Informing, Monitoring and Burying Corpses: The Untold Sacrifices of Gambia Red Cross
Fighting coronavirus requires maximum sacrifices from everyone, especially frontline workers. This is all the risks Red Cross volunteers are taking in Gambia to ensure people are educated about the virus particularly the doubters, borders are well monitored to ensure compliance and according dignified burials to those who have been confirmed to have died of the virus-related disease.
The volunteers of the Gambia Red Cross Society did not disappoint the core values of the global humanitarian organization. Their reaction to the pandemic in saving lives and proper handling of crises is accurately in line with the vision of founder Henry Donald 157 years ago, 1863.
When The Chronicle visited the northern Gambian border settlement– Kerr Ali recently, volunteers were found sanitizing the locals while monitoring the border to ensure compliance of special government restriction measures to control the spread of the disease.
“The services we are doing here at Kerr Ali border post are entirely on a voluntary basis and part of our work is to make sure that all those entering the country through this end strictly adheres to the established guidelines and protocols of the Ministry of Health and WHO,” Abdul Wahab Barry told The Chronicle.
“We make sure that anybody entering the country thoroughly wash their hands as well as ensuring that all those entering are also checked before they enter the country,” he emphasized.
As of Thursday, Gambia recorded 1,556 confirmed cases, 43 deaths with 267 recoveries leaving 1,246 active cases of COVID-19.
Barry, a teacher by profession has been stationed at the border post, about 3 kilometers from Farafenni with his fellow volunteers for the past five months. He described their work as challenging and demanding as they are serving the communities that are still denying the reality of the virus.
“Our biggest challenge is how to change the mindset of the rural people as most of them still don’t believe that COVID-19 is real. They are seriously in need of sensitization to change their mindsets otherwise I see no way that we can get rid of this disease anytime soon,” Bah stressed.
According to him, Red Cross and Health officials are working under harsh conditions at the border where the scorching sun will press on them throughout with little motivation from the public they’re working for.
“To be honest we are doing a great deal of sacrifice here for our people but our situation needs to be considered. If the state can provide a tent for us outside, it will be good because working under the hot sun to make sure that everyone entering the country is safe is not an easy task,” Barry appeals.
He also stressed the lack of mobility, communication difficulties, shortage of human and financial resources is limiting their endeavour in sensitizing the communities in the North Bank Region.
“Our work extends beyond this border. Our services are needed everywhere within the region. We are also responsible for escorting patients for referrals and burials of corpses when the need arises and without mobility and resources, we cannot get these tasks done.”

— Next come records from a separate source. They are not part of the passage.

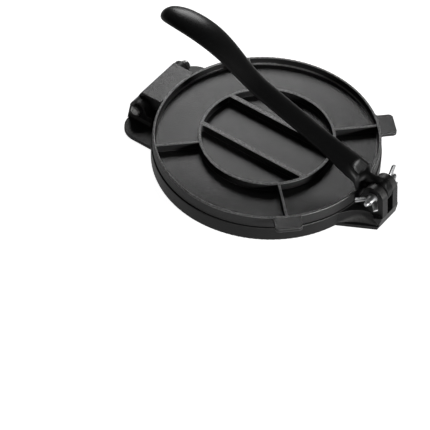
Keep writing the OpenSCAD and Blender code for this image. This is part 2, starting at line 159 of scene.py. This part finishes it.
def rubbed_and_highlit_edges(tree, level, radius):
    """A soft normal over the edges, and from 0 to 1 how bare from rubbing their open corners are,
    which also paints a highlight on them.
    """
    shield_reach, samples = 6 * MM, 6
    soft = tree.nodes.new("ShaderNodeBevel")
    soft.samples = samples
    soft.inputs["Radius"].default_value = radius * MM
    surface = tree.nodes.new("ShaderNodeNewGeometry")
    same = tree.nodes.new("ShaderNodeVectorMath")
    same.operation = "DOT_PRODUCT"
    tree.links.new(soft.outputs["Normal"], same.inputs[0])
    tree.links.new(surface.outputs["Normal"], same.inputs[1])
    turned = ramp(tree, same.outputs["Value"], [(0.86, 1.0), (0.997, 0.0)])
    rounding = ramp(tree, level, [(0.2, 0.0), (0.4, 1.0), (0.85, 1.0), (0.98, 0.0)])
    open_air = tree.nodes.new("ShaderNodeAmbientOcclusion")
    open_air.samples = samples
    open_air.inputs["Distance"].default_value = shield_reach
    bare = ramp(tree, open_air.outputs["AO"], [(0.55, 0.0), (0.8, 1.0)])
    corner = mix_colour(tree, 1.0, turned, rounding, "LIGHTEN")
    return soft.outputs["Normal"], mix_colour(tree, 1.0, corner, bare, "MULTIPLY")


def crest_wear_and_highlight(tree, at, lowest, reach, share):
    """A share of bare metal from rubbing, and of painted highlight, on whatever is above a height
    and within a radius of the Z axis.
    """
    x, y, z = axes(tree, at)
    x_squared = calculate(tree, "MULTIPLY", x, x)
    y_squared = calculate(tree, "MULTIPLY", y, y)
    out_from_middle = calculate(tree, "SQRT", calculate(tree, "ADD", x_squared, y_squared))
    above = calculate(tree, "GREATER_THAN", z, lowest * MM)
    within = calculate(tree, "LESS_THAN", out_from_middle, reach * MM)
    return calculate(tree, "MULTIPLY", calculate(tree, "MULTIPLY", above, within), share)


def cast_relief(tree, at, grain, under):
    """Slow waves, then the pebbles and the finer sand grain that the mould leaves."""
    waves = noise(tree, at, scale=60, detail=2, roughness=0.5)
    pebbles = noise(tree, at, scale=480, detail=3, roughness=0.65)
    sand = noise(tree, at, scale=1700, detail=2, roughness=0.6)
    wavy = bump(tree, waves, strength=0.12, depth=1.0, under=under)
    pebbled = bump(tree, pebbles, strength=grain, depth=0.6, under=wavy)
    return bump(tree, sand, strength=grain, depth=0.2, under=pebbled)


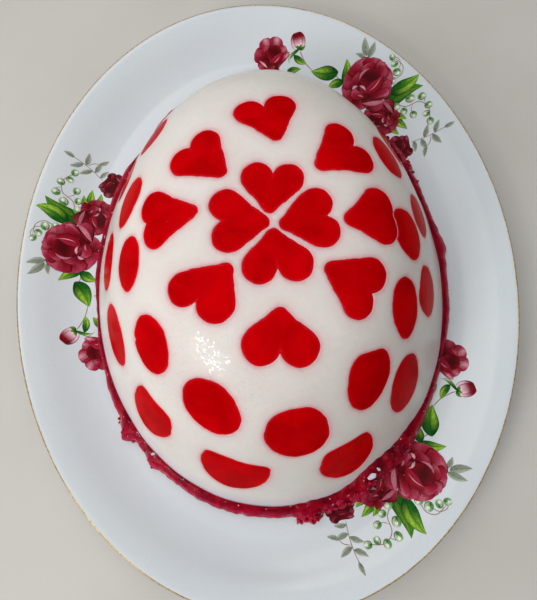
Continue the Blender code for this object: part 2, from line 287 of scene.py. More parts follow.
def heart_distance(heart, x, y):
    x, y = turned_plane(x, y, heart.turn)
    half_width, half_length = heart.width / 2, heart.length / 2
    tip = (heart.lean, half_length - HEART_TIP_RADIUS)
    lobe_a = (heart.lobe_a - half_width, heart.lobe_a - half_length + max(0.0, -heart.drop))
    lobe_b = (half_width - heart.lobe_b, heart.lobe_b - half_length + max(0.0, heart.drop))
    return smooth_min(taper_distance(x, y, lobe_a, heart.lobe_a, tip, HEART_TIP_RADIUS),
                      taper_distance(x, y, lobe_b, heart.lobe_b, tip, HEART_TIP_RADIUS), NOTCH_BLEND)


def disc_distance(disc, x, y):
    x, y = turned_plane(x, y, disc.turn)
    half_w, half_h = disc.width / 2, disc.height / 2
    scaled = np.hypot(x / half_w, y / half_h)
    steep = np.hypot(x / half_w ** 2, y / half_h ** 2)
    round_edge = scaled * (scaled - 1) / np.maximum(steep, 1e-6)
    if disc.cut <= 0:
        return round_edge
    return -smooth_min(-round_edge, half_h - disc.cut - y, CUT_BLEND)


class Inlay:
    """A red piece: its node, its place on the skin and its outline."""

    def __init__(self, node, row, measure, seed):
        self.node, self.row, self.measure = node, row, measure
        self.spot = skin_frame(row.bearing, row.reach)
        self.wobble = np.random.default_rng(seed).uniform(0, FULL_TURN, 8)
        self.shy_of = None
        # a point well inside the outline
        self.core = (0.0, 1.0) if measure is heart_distance else (0.0, 0.0)

    def distance(self, u, v):
        """Signed distance in mm, with the slight raggedness of a hand-cut edge."""
        angle = np.arctan2(v, u)
        ragged = sum(size * np.sin(number * angle + phase)
                     for (size, number), phase in zip(CUT_WAVES, self.wobble))
        value = self.measure(self.row, u, v) + ragged
        for node, nick_u, nick_v, radius in NICKS:
            if node == self.node:
                value = -smooth_min(-value, np.hypot(u - nick_u, v - nick_v) - radius, NOTCH_BLEND)
        if self.shy_of is not None:
            other = self.shy_of.plan_distance(*drop_on_skin(self.spot, u, v))
            value = np.maximum(value, OVERLAP_GAP - other)
        return value

    def plan_distance(self, x, y):
        """Distance in mm of plan points, along this piece's own cutting direction."""
        origin, sideways, uphill, _ = self.spot
        offset = np.stack([x, y, dome_height(x, y)], -1) - origin
        return self.distance(offset @ sideways / MM, offset @ uphill / MM)

    def loop(self, level, count):
        """Tangent-plane points where the distance equals level (mm, positive outside)."""
        angle = turn_angles(count) - math.pi / 2

        def at(reach):
            return self.core[0] + reach * np.cos(angle), self.core[1] + reach * np.sin(angle)

        def inside(reach):
            return self.distance(*at(reach)) < level
        return at(reach_while(inside, np.full(count, PIECE_REACH), rounds=22))


def make_inlays():
    inlays = []
    for stem, rows, measure in (("inner_heart", INNER_HEARTS, heart_distance),
                                ("outer_heart", OUTER_HEARTS, heart_distance),
                                ("shoulder_disc", SHOULDER_DISCS, disc_distance),
                                ("flank_disc", FLANK_DISCS, disc_distance)):
        for number, row in enumerate(rows, start=1):
            inlays.append(Inlay(f"{stem}_{number:02d}", row, measure, seed=100 + len(inlays)))
    by_node = {inlay.node: inlay for inlay in inlays}
    by_node["shoulder_disc_05"].shy_of = by_node["outer_heart_07"]
    return inlays


# ---------------------------------------------------------------- mesh helpers

LATTICE_ROW = 0.866          # from row to row of a triangular lattice, as a share of its pitch


def new_object(name, verts, faces, material, smooth=True, solid=True):
    mesh = bpy.data.meshes.new(name)
    mesh.from_pydata([tuple(v) for v in np.asarray(verts, float)], [],
                     [tuple(int(i) for i in face) for face in faces])
    if solid:
        shell = bmesh.new()
        shell.from_mesh(mesh)
        bmesh.ops.recalc_face_normals(shell, faces=shell.faces)
        shell.to_mesh(mesh)
        shell.free()
    mesh.update()
    obj = bpy.data.objects.new(name, mesh)
    bpy.context.scene.collection.objects.link(obj)
    if smooth:
        mesh.shade_smooth()
    mesh.materials.append(material)
    return obj


def closed_loop(start, count):
    """Pairs of neighbours round a loop of numbers."""
    return [(start + i, start + (i + 1) % count) for i in range(count)]


def staggered(pitch, columns, rows):
    """A triangular lattice of points about the origin."""
    row = np.repeat(np.arange(-rows, rows + 1), 2 * columns + 1)
    column = np.tile(np.arange(-columns, columns + 1), 2 * rows + 1)
    return (column + 0.5 * (row % 2)) * pitch, row * pitch * LATTICE_ROW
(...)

One woman who provides testimony for the Red Cross work in the community is Amie Bittaye, a 31-year-old housewife. She’s taken upon herself to be providing food on a daily basis to the volunteers at the border post. She described her support as a return of humanitarian gesture to people who are sacrificing and putting their lives on the line for public safety.
“This is not the first time for me to do this. I have been doing this kind of support to humanity. In 2014, I did the same thing for the health workers and Red Cross volunteers who were fighting Ebola and I thought I can do the same to the Red Cross volunteers here again. At least, as my personal contribution to national cause,” Amie tells Chronicle.
The Communications officer of Gambia Red Cross Society, Modou Touray says offering a dignified burial to people who succumbed to COVID-19 related death is a key mandate of their operation. This, he said, is done to respect and accord a dignified burial in respect to the traditional, cultural and religious rites of all departed souls and it’s done in consultation with the family of the deceased.
“If a family member is to participate, we provide them with the Personal Protective Equipment (PPE) for their safety. The burial process is an engaged process where the family members take all the decisions and the Red Cross only facilitates their wish and grants the departed soul a safe and dignified burial,” he explained.
Touray revealed that some of their young volunteers who have not taken part in such activities before are normally traumatized and depressed.